● **SET TASK**:
Write out the whole listing exactly as it stands.

● **INFORMATION PROVIDED**:
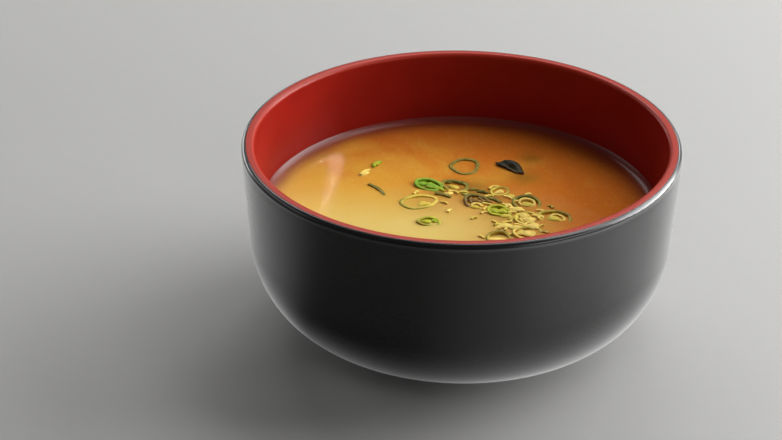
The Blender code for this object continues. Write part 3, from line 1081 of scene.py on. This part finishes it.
def onion_slice(toppings, name, size, height, wall, curls, dark_side, tints, seed):
    """A slice with the curled leaves still inside it, each a little off its middle."""
    skin, flesh, inner = (Vector(getattr(toppings, tint)) for tint in tints)
    across = [part * MM - wall for part in size]
    outline = ring_outline(across, OUTLINE_WOBBLE * seed, RING_POINTS)
    pieces = [onion_band(name, outline, True, height, wall, skin, flesh, seed, dark_side)]
    for curl, share in enumerate(curls):
        radius = share * 0.25 * (size[0] + size[1]) * MM
        bend = math.radians(CURL_SWEEP - CURL_VARIATION * math.sin(3.1 * seed + curl))
        way = 2.4 * seed + 2.1 * curl
        shift = Vector((math.cos(way), math.sin(way), 0.0)) * CURL_SHIFT * size[0] * MM
        spin = Matrix.Rotation(1.3 * way, 3, "Z")
        outline = []
        for point in strip_outline(radius * bend, bend, CURL_POINTS):
            point = spin @ (point + Vector((0.0, radius, 0.0)))
            outline.append(Vector((point.x, point.y * size[1] / size[0], 0.0)) + shift)
        leaf = onion_band(
            f"{name}_{curl}", outline, False, CURL_HEIGHT * height, toppings.curl_wall,
            inner.lerp(skin, CURL_SKIN), inner, CURL_SEED + seed + curl,
        )
        pieces.append(leaf)
    return joined(name, pieces)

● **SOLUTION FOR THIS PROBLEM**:
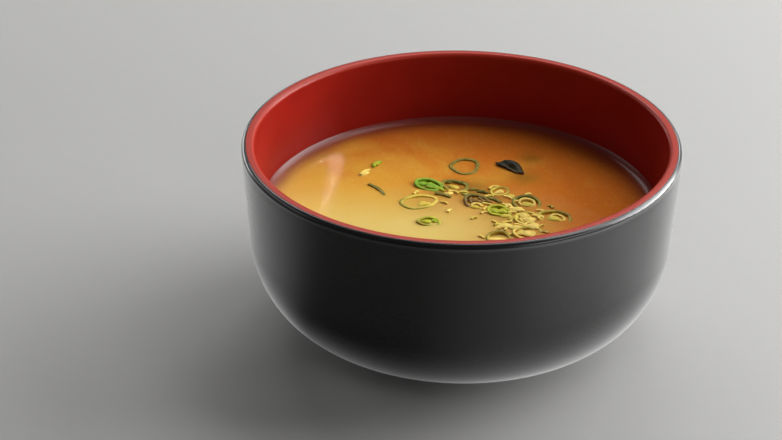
The Blender code for this object continues. Write part 3, from line 1081 of scene.py on. This part finishes it.
def onion_slice(toppings, name, size, height, wall, curls, dark_side, tints, seed):
    """A slice with the curled leaves still inside it, each a little off its middle."""
    skin, flesh, inner = (Vector(getattr(toppings, tint)) for tint in tints)
    across = [part * MM - wall for part in size]
    outline = ring_outline(across, OUTLINE_WOBBLE * seed, RING_POINTS)
    pieces = [onion_band(name, outline, True, height, wall, skin, flesh, seed, dark_side)]
    for curl, share in enumerate(curls):
        radius = share * 0.25 * (size[0] + size[1]) * MM
        bend = math.radians(CURL_SWEEP - CURL_VARIATION * math.sin(3.1 * seed + curl))
        way = 2.4 * seed + 2.1 * curl
        shift = Vector((math.cos(way), math.sin(way), 0.0)) * CURL_SHIFT * size[0] * MM
        spin = Matrix.Rotation(1.3 * way, 3, "Z")
        outline = []
        for point in strip_outline(radius * bend, bend, CURL_POINTS):
            point = spin @ (point + Vector((0.0, radius, 0.0)))
            outline.append(Vector((point.x, point.y * size[1] / size[0], 0.0)) + shift)
        leaf = onion_band(
            f"{name}_{curl}", outline, False, CURL_HEIGHT * height, toppings.curl_wall,
            inner.lerp(skin, CURL_SKIN), inner, CURL_SEED + seed + curl,
        )
        pieces.append(leaf)
    return joined(name, pieces)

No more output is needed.